Por lo visto, hay además una tarea urgente con las nuevas generaciones. Jóvenes precarizados, hiperconectados y descreídos no se movilizan con liturgias del pasado ni con promesas vagas. La democracia debe defenderse como condición para una vida vivible, no como abstracción. Cuando la política no mejora la vida, la democracia se vuelve prescindible.
Por último, se revela conveniente abandonar la fantasía del colapso inminente. Los datos muestran que los gobiernos pueden sostenerse incluso empobreciendo si logran organizar identidades y antagonismos. Frente a eso, la oposición debe dejar de esperar el error ajeno y empezar a construir densidad propia: cuadros, propuestas, territorialidad y escucha real. En Misiones, esa cercanía sigue siendo una ventaja: la política todavía tiene rostro y vínculo directo.
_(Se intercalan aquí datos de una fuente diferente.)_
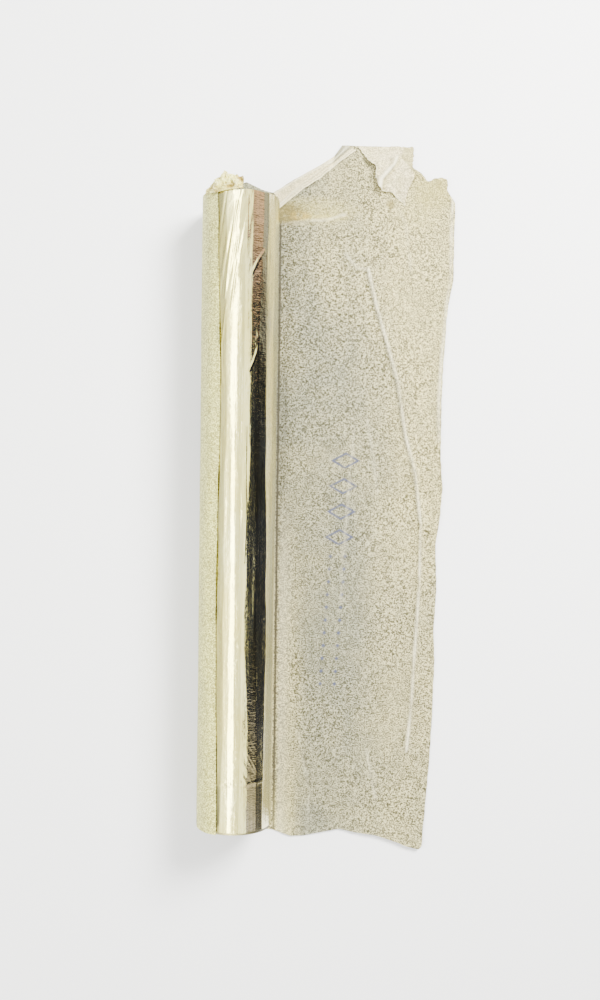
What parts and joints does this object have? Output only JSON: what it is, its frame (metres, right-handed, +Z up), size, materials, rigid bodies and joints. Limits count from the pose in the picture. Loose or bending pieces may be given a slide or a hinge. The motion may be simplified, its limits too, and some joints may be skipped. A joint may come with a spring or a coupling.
{
  "type": "foil roll in opened tissue wrapper",
  "caption": "Roll of thin metal foil on a cardboard core, lying on its opened translucent tissue wrapper with a torn, folded top edge.",
  "frame": {"origin": "on the surface that the wrapper lies on, under the middle of the roll", "axes": "+X to the right across the open wrapper, +Y along the roll, +Z up"},
  "size_m": [0.1246, 0.3515, 0.0366],
  "materials": {
    "core": "matt grey-brown board",
    "foil": "bright, pale gold tint",
    "tissue": "matt, mottled, translucent"
  },
  "bodies": {
    "wrapper": {"wrapper_bed": "tissue"},
    "roll": {"core_tube": "core", "foil_winding": "foil", "foil_outer_turn": "foil"},
    "lap": {"wrapper_lap": "tissue", "wrapper_end_crumple": "tissue"},
    "open_flap": {"wrapper_open_flap": "tissue", "wrapper_top_fold": "tissue"},
    "torn_flap": {"wrapper_torn_flap": "tissue"}
  },
  "joints": [
    {"name": "roll_spin", "type": "hinge", "parent": "wrapper", "child": "roll", "pos_m": [0, 0, 0.0186], "axis": [0, 1, 0], "continuous": true},
    {"name": "lap_peel", "type": "hinge", "parent": "wrapper", "child": "lap", "pos_m": [-0.0186, 0, 0.0186], "axis": [0, -1, 0], "range_deg": [0, 90]},
    {"name": "open_flap_lift", "type": "hinge", "parent": "wrapper", "child": "open_flap", "pos_m": [0.02015, 0, 0.0003], "axis": [0, -1, 0], "range_deg": [0, 80]},
    {"name": "torn_flap_lift", "type": "hinge", "parent": "open_flap", "child": "torn_flap", "pos_m": [0.0705, 0.184, 0.0006], "axis": [-1, 0, 0], "range_deg": [0, 140]}
  ]
}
Escuchar como método (no como gesto) y traducir demandas dispersas en relatos compartidos es parte del trabajo pendiente.
La paradoja del empobrecimiento tolerado enseña una lección final: la política no muere cuando empobrece; muere cuando deja de ofrecer sentido. Una oposición inteligente en Misiones no debería limitarse a administrar el descontento. Debería animarse a transformarlo en proyecto, con anclaje territorial y vocación democrática. Porque si no lo hace, otros lo harán. Y no necesariamente en clave democrática.